Stimulus bill passes key Senate hurdle
Lawmakers move to put a compromise $827 billion economic stimulus plan to final vote Tuesday.
WASHINGTON (CNN) -- The Obama administration's $827 billion economic stimulus plan moved toward passage in the Senate on Monday as a compromise version of the bill cleared a key procedural hurdle.
Monday's 61-36 vote ended the prospect of a Republican filibuster that could have killed the measure, which President Barack Obama and Democratic congressional leaders say is necessary to pull the country out of an economic nosedive and create new jobs. Three Republicans -- Arlen Specter, of Pennsylvania, and Susan Collins and Olympia Snowe of Maine -- joined Democrats in voting to cut off debate on the measure. Sixty votes were needed.
"The time to act is now," said Senate Majority Leader Harry Reid, D-Nev. Reid said Americans understand recovering from the current recession will take some time -- "but they do not have patience for a Congress that points fingers, drags its feet or fails to act."
A vote on final passage is scheduled for Tuesday. Negotiators from the Senate and the House of Representatives would then have to hammer out a single bill from their differing versions, but Reid said he expected that could be done by Friday.
The nonpartisan Congressional Budget Office reported last week that the package is likely to create between 1.3 million and 3.9 million jobs by the end of 2010, lowering a projected unemployment rate of 8.7 percent by up to 2.1 percentage points.
But the CBO warned the long-term effect of that much government spending over the next decade could "crowd out" private investment, lowering long-term economic growth forecasts by 0.1% to 0.3% by 2019.
The price tag of $827 billion is roughly the same in both houses of Congress. But the version that senators advanced Monday -- which was hammered out in talks led by Collins and Nebraska Democrat Ben Nelson -- replaced billions in spending with tax cuts.
Collins said the compromise was "not perfect," but called it "bipartisan, targeted and effective." And Nelson said their version "trimmed the fat, fried the bacon and milked the sacred cows."
"It focuses like a laser beam on tax cuts for the middle class and job creation for millions of Americans," Nelson said.
But the House version of the bill passed without any Republican votes, and most Republican senators oppose the plan. Minority Leader Mitch McConnell, R-Ky., said GOP senators were suffering from "sticker shock."
"Everybody knows the economy's in serious trouble and everybody expects the government to act," he told reporters Monday afternoon. But he said the current bill "just doesn't add up to timely, temporary and targeted, which is what we all thought this was going to be about."
McConnell said the actual cost of the package was more than $1 trillion when interest on the increased debt was included. And Sen. John McCain, the party's 2008 presidential nominee, called the package a "generational theft."

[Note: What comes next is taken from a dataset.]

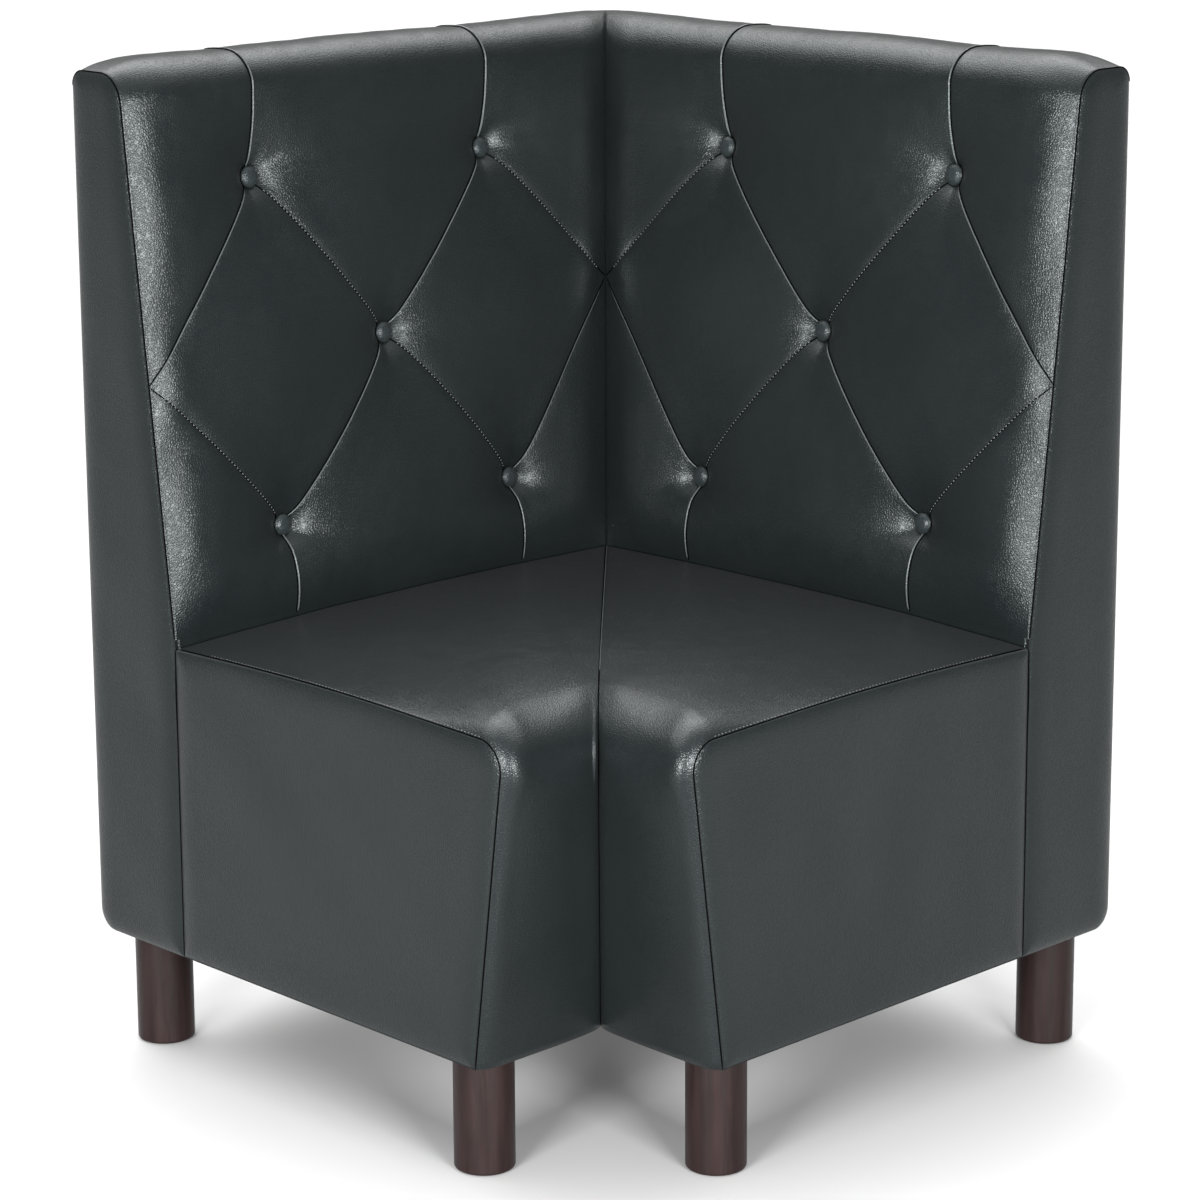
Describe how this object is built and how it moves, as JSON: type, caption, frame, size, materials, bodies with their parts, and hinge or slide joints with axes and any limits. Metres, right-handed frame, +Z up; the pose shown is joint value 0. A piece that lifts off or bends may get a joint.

"We have rejected a proposal on this side to establish a trigger that when our economy improves, that we would be on a path to a balanced budget and reducing spending ... and these spending programs will remain with no way of paying for them," he said. "What are we doing to future generations of Americans?"
But Obama, who beat McCain in November, told an audience at a town hall-style event in Indiana that "we can't wait and see and hope for the best."
"We can't posture and bicker and resort to the same failed ideas that got us into this mess in the first place," he said. "That was what this election was all about: The American people rejected those ideas, because they hadn't worked."
Obama said the bill was not his ideal plan, but said it would do what he wanted.
"It's coming out of D.C., it's going through Congress -- it's not perfect," he said. "But it is the right size, the right scope, and has the right priorities to create jobs that will jump-start our economy and transform this economy for the 21st century."